■ **What the task asks**
Give back, exactly as it appears, the run of lines opening with the one containing "Continue the Blender" and closing with the one containing "item.data.set_sharp_from_angle(angle=SMOOTH_ANGLE)". Nothing outside that run should appear.

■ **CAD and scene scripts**

##########

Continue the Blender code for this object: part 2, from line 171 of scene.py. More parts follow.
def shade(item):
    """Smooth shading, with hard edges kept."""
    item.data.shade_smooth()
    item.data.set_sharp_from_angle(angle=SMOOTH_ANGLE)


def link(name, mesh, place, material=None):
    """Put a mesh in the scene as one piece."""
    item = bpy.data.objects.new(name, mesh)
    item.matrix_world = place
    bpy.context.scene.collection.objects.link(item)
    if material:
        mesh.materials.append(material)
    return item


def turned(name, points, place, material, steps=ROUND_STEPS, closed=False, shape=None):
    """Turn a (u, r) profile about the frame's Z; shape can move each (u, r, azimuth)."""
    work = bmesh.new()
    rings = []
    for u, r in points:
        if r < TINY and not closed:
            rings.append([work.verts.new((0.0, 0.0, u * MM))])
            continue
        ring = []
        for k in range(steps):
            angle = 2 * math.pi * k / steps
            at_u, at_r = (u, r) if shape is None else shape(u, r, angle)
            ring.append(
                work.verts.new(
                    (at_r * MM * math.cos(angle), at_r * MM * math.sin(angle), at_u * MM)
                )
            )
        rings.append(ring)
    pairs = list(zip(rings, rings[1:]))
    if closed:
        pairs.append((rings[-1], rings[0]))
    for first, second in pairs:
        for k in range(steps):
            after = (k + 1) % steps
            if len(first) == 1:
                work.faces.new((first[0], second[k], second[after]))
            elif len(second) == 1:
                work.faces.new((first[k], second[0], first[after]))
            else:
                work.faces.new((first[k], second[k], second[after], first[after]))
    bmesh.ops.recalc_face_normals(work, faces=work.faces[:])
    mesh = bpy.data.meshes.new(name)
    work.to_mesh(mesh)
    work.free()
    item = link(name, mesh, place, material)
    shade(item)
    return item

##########

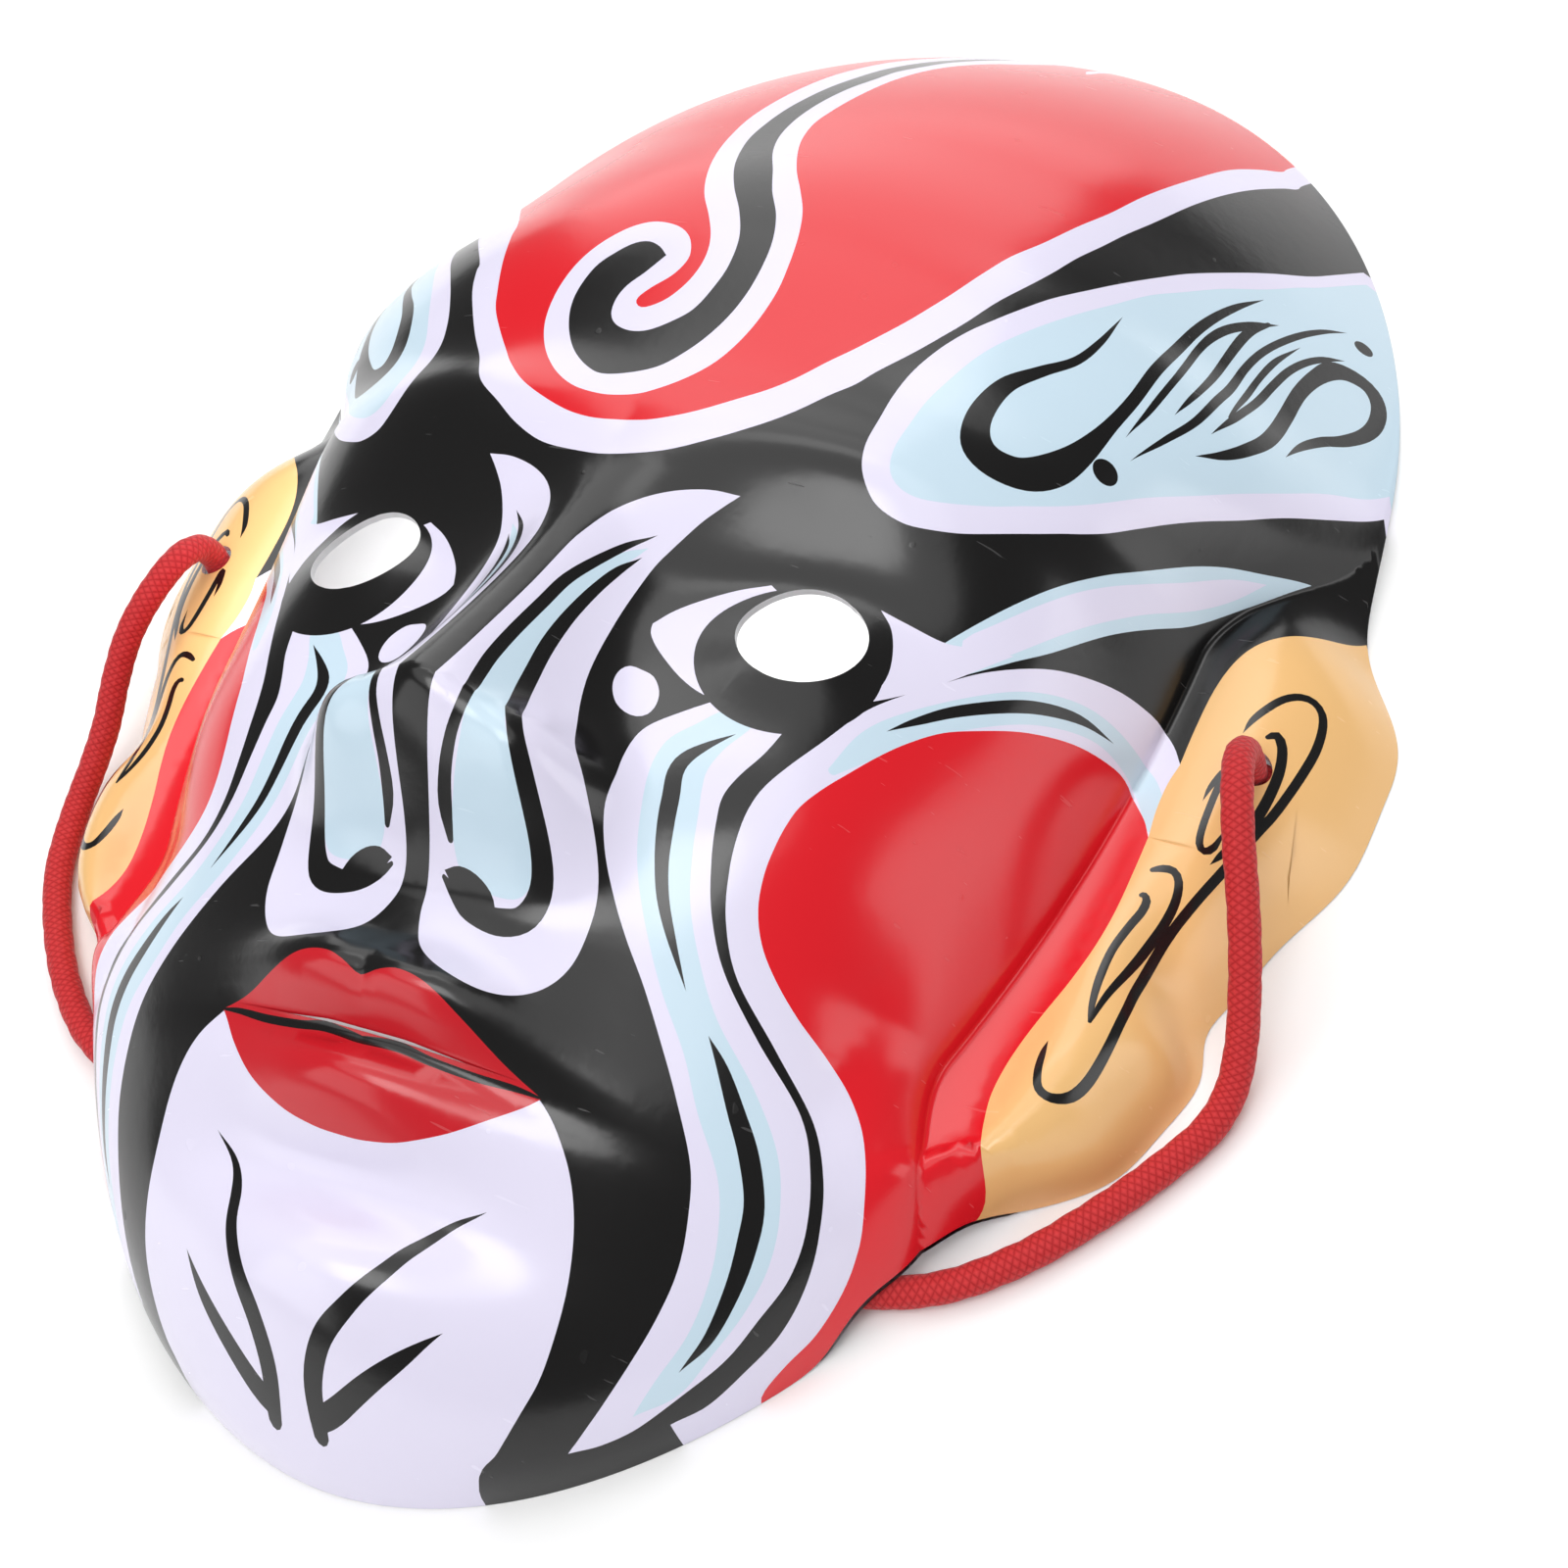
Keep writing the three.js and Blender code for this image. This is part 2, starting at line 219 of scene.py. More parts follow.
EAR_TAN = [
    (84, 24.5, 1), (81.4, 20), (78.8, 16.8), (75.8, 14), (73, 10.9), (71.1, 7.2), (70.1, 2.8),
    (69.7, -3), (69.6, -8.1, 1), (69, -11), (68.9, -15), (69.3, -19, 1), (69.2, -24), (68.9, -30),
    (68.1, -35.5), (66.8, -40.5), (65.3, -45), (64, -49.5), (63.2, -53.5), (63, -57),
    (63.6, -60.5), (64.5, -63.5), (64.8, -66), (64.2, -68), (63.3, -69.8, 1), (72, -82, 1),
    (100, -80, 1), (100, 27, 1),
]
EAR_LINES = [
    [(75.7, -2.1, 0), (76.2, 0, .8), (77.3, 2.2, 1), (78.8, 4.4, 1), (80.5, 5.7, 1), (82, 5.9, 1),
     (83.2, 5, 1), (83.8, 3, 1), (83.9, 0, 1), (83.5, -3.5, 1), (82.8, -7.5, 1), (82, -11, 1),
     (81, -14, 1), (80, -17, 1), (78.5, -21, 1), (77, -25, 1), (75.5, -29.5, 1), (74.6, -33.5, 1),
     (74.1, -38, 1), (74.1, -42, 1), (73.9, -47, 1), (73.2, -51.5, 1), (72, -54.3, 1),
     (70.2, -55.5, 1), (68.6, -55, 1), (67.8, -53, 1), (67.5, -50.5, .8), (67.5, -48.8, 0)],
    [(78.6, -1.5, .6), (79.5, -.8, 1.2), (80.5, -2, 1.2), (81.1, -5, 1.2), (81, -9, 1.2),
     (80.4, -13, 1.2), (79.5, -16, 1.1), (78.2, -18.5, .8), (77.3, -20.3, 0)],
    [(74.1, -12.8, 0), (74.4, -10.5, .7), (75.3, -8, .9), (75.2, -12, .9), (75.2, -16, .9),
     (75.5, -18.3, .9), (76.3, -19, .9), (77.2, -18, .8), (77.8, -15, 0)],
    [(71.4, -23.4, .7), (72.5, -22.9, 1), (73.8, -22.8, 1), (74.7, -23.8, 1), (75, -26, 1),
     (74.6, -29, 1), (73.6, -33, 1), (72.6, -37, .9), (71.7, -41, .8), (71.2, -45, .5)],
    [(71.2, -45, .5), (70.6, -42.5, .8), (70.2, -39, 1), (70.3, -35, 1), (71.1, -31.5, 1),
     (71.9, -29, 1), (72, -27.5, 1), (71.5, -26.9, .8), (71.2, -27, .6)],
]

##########

■ **Full response**
Continue the Blender code for this object: part 2, from line 171 of scene.py. More parts follow.
def shade(item):
    """Smooth shading, with hard edges kept."""
    item.data.shade_smooth()
    item.data.set_sharp_from_angle(angle=SMOOTH_ANGLE)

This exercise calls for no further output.